Patty Inglish MS (author) from USA and Asgardia, the First Space Nation on December 05, 2011:

Jim, you make a good point in reminding us that the tests did not seem to help the students at all. It is mad as you say. Thanks for being a teacher!

jim on December 05, 2011:

As a high school teacher of 37 years, I find this discussion sane and refreshing in a world gone mad and stale. Yet, there is one simple fact that seems to be omitted from all paradigms. The NCLB has high stakes for everyone but the student taking the test ... and the test are geared toward students moving on to four year institutions. In this country we have a compulsory system (oxymoron) of education ... Does anyone else see the logical fallacy here??? (or have I simply been at this so long that I have lost it.) BTW ... I agree with the person who reminded us that NCLB is a political, economic tool ... Not an educational one ... (and I use the word "tool" as a euphemism) ... Thanks for helping me to realize there is still a bit of sanity out there ...
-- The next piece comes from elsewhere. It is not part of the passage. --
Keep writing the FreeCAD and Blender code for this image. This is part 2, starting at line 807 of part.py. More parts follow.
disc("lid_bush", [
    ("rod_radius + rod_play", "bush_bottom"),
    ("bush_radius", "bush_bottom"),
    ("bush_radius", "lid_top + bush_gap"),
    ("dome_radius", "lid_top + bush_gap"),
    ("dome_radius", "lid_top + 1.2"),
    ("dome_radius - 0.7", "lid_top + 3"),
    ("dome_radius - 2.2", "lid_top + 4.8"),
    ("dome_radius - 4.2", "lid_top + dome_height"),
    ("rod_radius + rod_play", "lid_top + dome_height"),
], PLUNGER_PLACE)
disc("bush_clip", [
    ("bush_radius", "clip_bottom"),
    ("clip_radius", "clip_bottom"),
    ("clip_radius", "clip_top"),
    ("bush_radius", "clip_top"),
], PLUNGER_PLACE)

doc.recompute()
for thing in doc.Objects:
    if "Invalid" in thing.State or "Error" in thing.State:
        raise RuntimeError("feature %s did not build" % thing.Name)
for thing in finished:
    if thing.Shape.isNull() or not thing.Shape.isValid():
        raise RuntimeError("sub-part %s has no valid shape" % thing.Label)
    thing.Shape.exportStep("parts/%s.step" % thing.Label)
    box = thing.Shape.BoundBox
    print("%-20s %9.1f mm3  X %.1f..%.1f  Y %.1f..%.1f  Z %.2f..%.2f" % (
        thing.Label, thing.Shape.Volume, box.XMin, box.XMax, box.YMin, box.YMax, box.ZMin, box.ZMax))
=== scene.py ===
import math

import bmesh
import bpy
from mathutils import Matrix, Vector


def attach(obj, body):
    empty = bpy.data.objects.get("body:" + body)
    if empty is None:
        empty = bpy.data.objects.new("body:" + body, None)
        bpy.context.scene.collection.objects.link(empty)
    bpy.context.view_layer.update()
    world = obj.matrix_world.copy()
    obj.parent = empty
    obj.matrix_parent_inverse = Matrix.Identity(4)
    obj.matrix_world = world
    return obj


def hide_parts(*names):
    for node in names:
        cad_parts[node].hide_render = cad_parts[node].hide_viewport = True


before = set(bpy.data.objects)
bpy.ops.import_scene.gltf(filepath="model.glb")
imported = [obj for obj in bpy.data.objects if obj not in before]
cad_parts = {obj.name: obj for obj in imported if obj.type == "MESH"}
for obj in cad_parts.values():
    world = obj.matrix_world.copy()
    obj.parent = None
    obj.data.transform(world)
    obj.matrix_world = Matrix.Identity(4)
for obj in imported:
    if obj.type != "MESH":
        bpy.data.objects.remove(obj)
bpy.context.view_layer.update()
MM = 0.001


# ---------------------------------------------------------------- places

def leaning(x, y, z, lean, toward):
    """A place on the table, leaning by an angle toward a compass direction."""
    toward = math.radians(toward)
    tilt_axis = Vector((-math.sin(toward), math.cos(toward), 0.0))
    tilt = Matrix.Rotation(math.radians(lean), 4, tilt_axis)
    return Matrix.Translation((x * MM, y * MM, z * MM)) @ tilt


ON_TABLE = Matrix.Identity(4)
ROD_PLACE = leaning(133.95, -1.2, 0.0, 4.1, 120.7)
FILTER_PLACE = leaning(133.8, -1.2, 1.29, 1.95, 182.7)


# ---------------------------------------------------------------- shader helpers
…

mary-lambert from Charlotte, NC on November 22, 2011:

Thanks. : ) They are great kids, just weak in skills.

Patty Inglish MS (author) from USA and Asgardia, the First Space Nation on November 21, 2011:

Your class is stacked like a deck of cards, it seems. I'll be thinking of you!
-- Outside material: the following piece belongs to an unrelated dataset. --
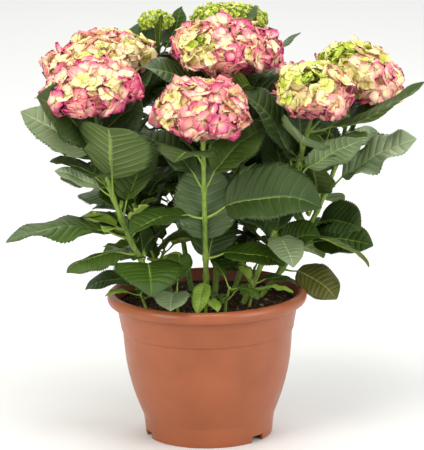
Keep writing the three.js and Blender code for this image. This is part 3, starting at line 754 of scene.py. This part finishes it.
# Peat compost with fine bark: nearly black where damp, with redder fibres and pale straw bits
def compostMaterial(name, dark, light):
    material, tree, shader, place = newMaterial(name, dark, {"IOR": 1.4, "Specular IOR Level": 0.25})
    fibres = addNode(tree, "ShaderNodeTexNoise", grain(5, 6, 0.7), {"Vector": place})
    settings = {"stops": [(0.38, dark), (0.66, light)]}
    browns = addNode(tree, "ShaderNodeValToRGB", settings, {"Fac": fibres.outputs["Fac"]})
    tree.links.new(browns.outputs["Color"], shader.inputs["Base Color"])
    damp = addNode(tree, "ShaderNodeTexNoise", grain(12), {"Vector": place})
    crumble = addNode(tree, "ShaderNodeTexNoise", grain(2, 6, 0.7), {"Vector": place})
    setFinish(tree, shader, crumble.outputs["Fac"], 1.2, 0.8, damp.outputs["Fac"], (0.78, 0.98))
    return material


def makeCompost():
    middle = compost["top"] - compost["depth"] / 2
    bpy.ops.mesh.primitive_cylinder_add(vertices=compost["sides"], radius=compost["radius"] * mm,
                                        depth=compost["depth"] * mm, location=(0, 0, middle * mm))
    piece = bpy.context.object
    selectOnly(piece)
    bpy.ops.object.transform_apply(location=True, rotation=True, scale=True)
    bpy.ops.object.mode_set(mode="EDIT")
    bpy.ops.mesh.select_all(action="DESELECT")
    bpy.ops.mesh.select_mode(type="FACE")
    bpy.ops.object.mode_set(mode="OBJECT")
    for face in piece.data.polygons:
        face.select = face.normal.z > 0.9
    bpy.ops.object.mode_set(mode="EDIT")
    for ring in range(compost["rings"]):
        bpy.ops.mesh.inset(thickness=compost["radius"] / (compost["rings"] + 0.5) * mm)
    bpy.ops.mesh.select_all(action="DESELECT")
    bpy.ops.object.mode_set(mode="OBJECT")
    for corner in piece.data.vertices:
        if corner.co.z < (compost["top"] - compost["narrowBelow"]) * mm:
            corner.co.x *= compost["narrow"]
            corner.co.y *= compost["narrow"]
    group = piece.vertex_groups.new(name="surface")
    reach = (compost["radius"] - compost["margin"]) * mm
    inner = [corner.index for corner in piece.data.vertices
             if corner.co.z > (compost["top"] - 1) * mm and corner.co.xy.length < reach]
    group.add(inner, 1.0, "REPLACE")
    applyModifier(piece, "SUBSURF", {"subdivision_type": "SIMPLE", "levels": 1, "render_levels": 1})
    for cell, height in compost["lumps"]:
        raiseLumps(piece, cell, height, {"direction": "Z", "vertex_group": "surface"})
    piece.data.materials.append(compostMaterial("dampCompost", "#2c2018", "#523c2c"))
    selectOnly(piece)
    bpy.ops.object.shade_smooth()
    finishPiece(piece, "compost_surface", ["compost"])
    return piece


goldenAngle = math.pi * (3 - math.sqrt(5))
eightFaces = chunk([(1, 0, 0), (0, 1, 0), (-1, 0, 0), (0, -1, 0), (0, 0, 1), (0, 0, -1)],
                   [(0, 1, 4), (1, 2, 4), (2, 3, 4), (3, 0, 4), (1, 0, 5), (2, 1, 5), (3, 2, 5), (0, 3, 5)],
                   np.zeros(8, int))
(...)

mary-lambert from Charlotte, NC on November 21, 2011:

Patty, I'm not familiar with that play, but I do know that of the 21 students that failed last year's state test in the previous grade, I got 19 of them this year in my class. Hmmm...

Patty Inglish MS (author) from USA and Asgardia, the First Space Nation on November 20, 2011:

I agree with you, mary=lambert. It is very unusual and unlikely for a school to have 100% yo mention.

This reminds me of the play and film Glen Gary Glen Ross, where a couple of salesmen were always given purposely, clients having no intention of buying property. Doomed to failure.

mary-lambert from Charlotte, NC on November 19, 2011:

I was told by a school Superintendent that 85% of VA schools did not make AYP last year. Where are the teachers going to come from if all VA teachers lose their jobs? In 2014, we have to have 100% of all subgroups pass reading and math assessments. One student failing a test in any school would cause the school to not make AYP. Great dream, just not practical.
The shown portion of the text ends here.